THE TASK = Repeat exactly and only the lines from the line containing "# Every edge" through the line containing "in imported if", both included.
★ ★ ★ ★ ★
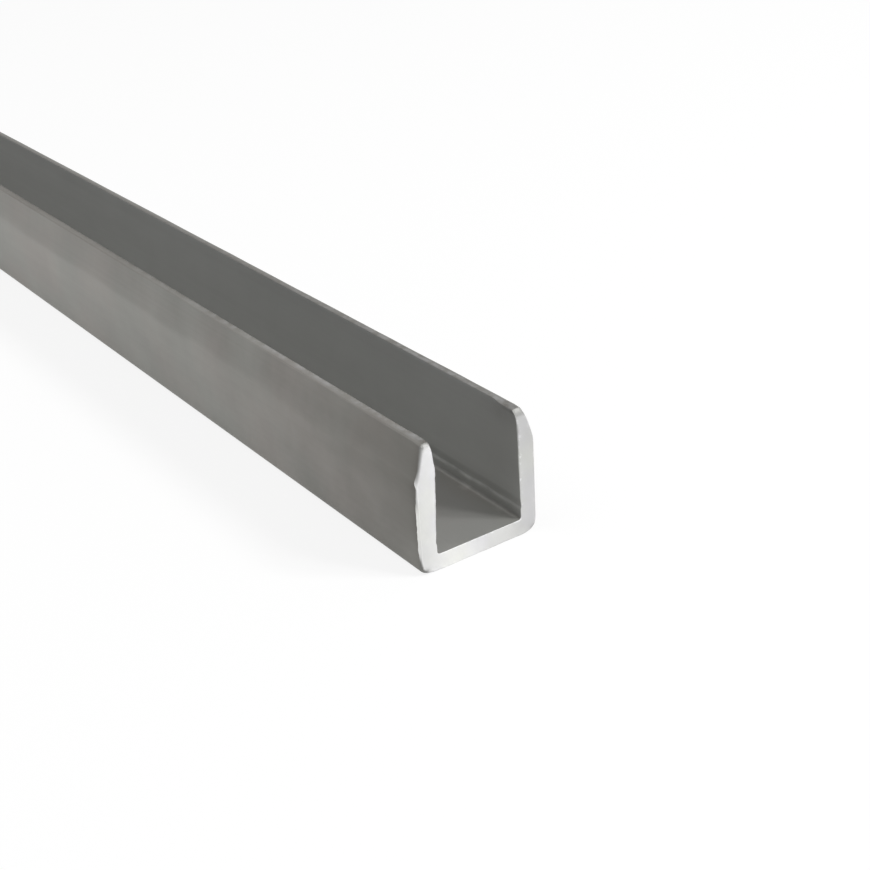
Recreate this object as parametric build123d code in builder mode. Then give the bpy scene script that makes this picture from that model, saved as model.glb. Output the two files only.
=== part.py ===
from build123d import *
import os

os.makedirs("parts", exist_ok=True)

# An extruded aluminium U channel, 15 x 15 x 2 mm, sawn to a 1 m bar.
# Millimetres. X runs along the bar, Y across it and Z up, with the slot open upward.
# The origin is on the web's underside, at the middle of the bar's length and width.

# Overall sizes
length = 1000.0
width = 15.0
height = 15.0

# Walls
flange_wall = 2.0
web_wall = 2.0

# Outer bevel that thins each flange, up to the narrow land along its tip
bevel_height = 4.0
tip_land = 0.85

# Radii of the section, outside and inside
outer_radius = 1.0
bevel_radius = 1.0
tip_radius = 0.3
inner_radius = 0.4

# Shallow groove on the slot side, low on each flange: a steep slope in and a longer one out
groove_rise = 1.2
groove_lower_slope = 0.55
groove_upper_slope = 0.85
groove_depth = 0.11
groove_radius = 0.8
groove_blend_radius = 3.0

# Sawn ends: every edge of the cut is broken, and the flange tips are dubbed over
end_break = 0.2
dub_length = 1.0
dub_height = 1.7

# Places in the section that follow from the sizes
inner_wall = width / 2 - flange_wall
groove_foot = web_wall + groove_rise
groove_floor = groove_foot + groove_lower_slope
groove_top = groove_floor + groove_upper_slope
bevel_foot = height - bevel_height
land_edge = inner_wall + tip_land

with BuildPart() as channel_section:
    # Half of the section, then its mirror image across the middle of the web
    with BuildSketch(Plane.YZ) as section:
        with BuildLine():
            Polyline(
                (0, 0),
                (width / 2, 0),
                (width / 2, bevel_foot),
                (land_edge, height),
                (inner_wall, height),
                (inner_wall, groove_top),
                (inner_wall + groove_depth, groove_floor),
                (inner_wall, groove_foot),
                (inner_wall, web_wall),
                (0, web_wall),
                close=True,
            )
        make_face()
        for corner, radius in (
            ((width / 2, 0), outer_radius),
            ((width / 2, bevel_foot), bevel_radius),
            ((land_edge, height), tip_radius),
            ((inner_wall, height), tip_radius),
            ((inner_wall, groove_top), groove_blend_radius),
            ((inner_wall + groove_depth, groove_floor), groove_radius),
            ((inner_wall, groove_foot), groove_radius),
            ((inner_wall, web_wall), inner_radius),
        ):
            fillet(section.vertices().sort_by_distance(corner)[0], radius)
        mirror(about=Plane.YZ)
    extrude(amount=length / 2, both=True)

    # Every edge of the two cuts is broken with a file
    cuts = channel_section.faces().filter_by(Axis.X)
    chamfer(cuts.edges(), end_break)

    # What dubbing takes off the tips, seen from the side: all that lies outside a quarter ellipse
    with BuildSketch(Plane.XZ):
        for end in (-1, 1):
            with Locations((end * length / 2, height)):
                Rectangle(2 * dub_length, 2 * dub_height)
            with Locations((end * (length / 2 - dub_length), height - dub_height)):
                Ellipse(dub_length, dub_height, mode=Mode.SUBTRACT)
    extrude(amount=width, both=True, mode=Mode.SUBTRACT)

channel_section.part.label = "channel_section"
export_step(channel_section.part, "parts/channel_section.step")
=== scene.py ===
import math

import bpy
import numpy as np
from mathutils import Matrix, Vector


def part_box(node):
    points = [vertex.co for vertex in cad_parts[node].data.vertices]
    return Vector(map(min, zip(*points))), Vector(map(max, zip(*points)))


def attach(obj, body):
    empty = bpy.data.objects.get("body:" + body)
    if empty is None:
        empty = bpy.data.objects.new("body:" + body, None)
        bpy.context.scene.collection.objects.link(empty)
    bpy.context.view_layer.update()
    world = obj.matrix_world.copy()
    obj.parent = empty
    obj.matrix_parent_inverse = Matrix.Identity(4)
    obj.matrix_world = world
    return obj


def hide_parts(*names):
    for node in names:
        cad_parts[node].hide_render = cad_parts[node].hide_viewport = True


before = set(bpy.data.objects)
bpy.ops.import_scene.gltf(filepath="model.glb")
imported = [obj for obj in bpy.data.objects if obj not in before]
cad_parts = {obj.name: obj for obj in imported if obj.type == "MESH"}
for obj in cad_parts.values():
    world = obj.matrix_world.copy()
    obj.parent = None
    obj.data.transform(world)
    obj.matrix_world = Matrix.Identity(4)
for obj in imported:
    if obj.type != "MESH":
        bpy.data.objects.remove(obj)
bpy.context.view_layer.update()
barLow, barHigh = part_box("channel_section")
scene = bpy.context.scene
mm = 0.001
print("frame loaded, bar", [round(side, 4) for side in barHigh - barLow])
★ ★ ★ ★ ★
RESPONSE BELOW =
    # Every edge of the two cuts is broken with a file
    cuts = channel_section.faces().filter_by(Axis.X)
    chamfer(cuts.edges(), end_break)

    # What dubbing takes off the tips, seen from the side: all that lies outside a quarter ellipse
    with BuildSketch(Plane.XZ):
        for end in (-1, 1):
            with Locations((end * length / 2, height)):
                Rectangle(2 * dub_length, 2 * dub_height)
            with Locations((end * (length / 2 - dub_length), height - dub_height)):
                Ellipse(dub_length, dub_height, mode=Mode.SUBTRACT)
    extrude(amount=width, both=True, mode=Mode.SUBTRACT)

channel_section.part.label = "channel_section"
export_step(channel_section.part, "parts/channel_section.step")
=== scene.py ===
import math

import bpy
import numpy as np
from mathutils import Matrix, Vector


def part_box(node):
    points = [vertex.co for vertex in cad_parts[node].data.vertices]
    return Vector(map(min, zip(*points))), Vector(map(max, zip(*points)))


def attach(obj, body):
    empty = bpy.data.objects.get("body:" + body)
    if empty is None:
        empty = bpy.data.objects.new("body:" + body, None)
        bpy.context.scene.collection.objects.link(empty)
    bpy.context.view_layer.update()
    world = obj.matrix_world.copy()
    obj.parent = empty
    obj.matrix_parent_inverse = Matrix.Identity(4)
    obj.matrix_world = world
    return obj


def hide_parts(*names):
    for node in names:
        cad_parts[node].hide_render = cad_parts[node].hide_viewport = True


before = set(bpy.data.objects)
bpy.ops.import_scene.gltf(filepath="model.glb")
imported = [obj for obj in bpy.data.objects if obj not in before]
cad_parts = {obj.name: obj for obj in imported if obj.type == "MESH"}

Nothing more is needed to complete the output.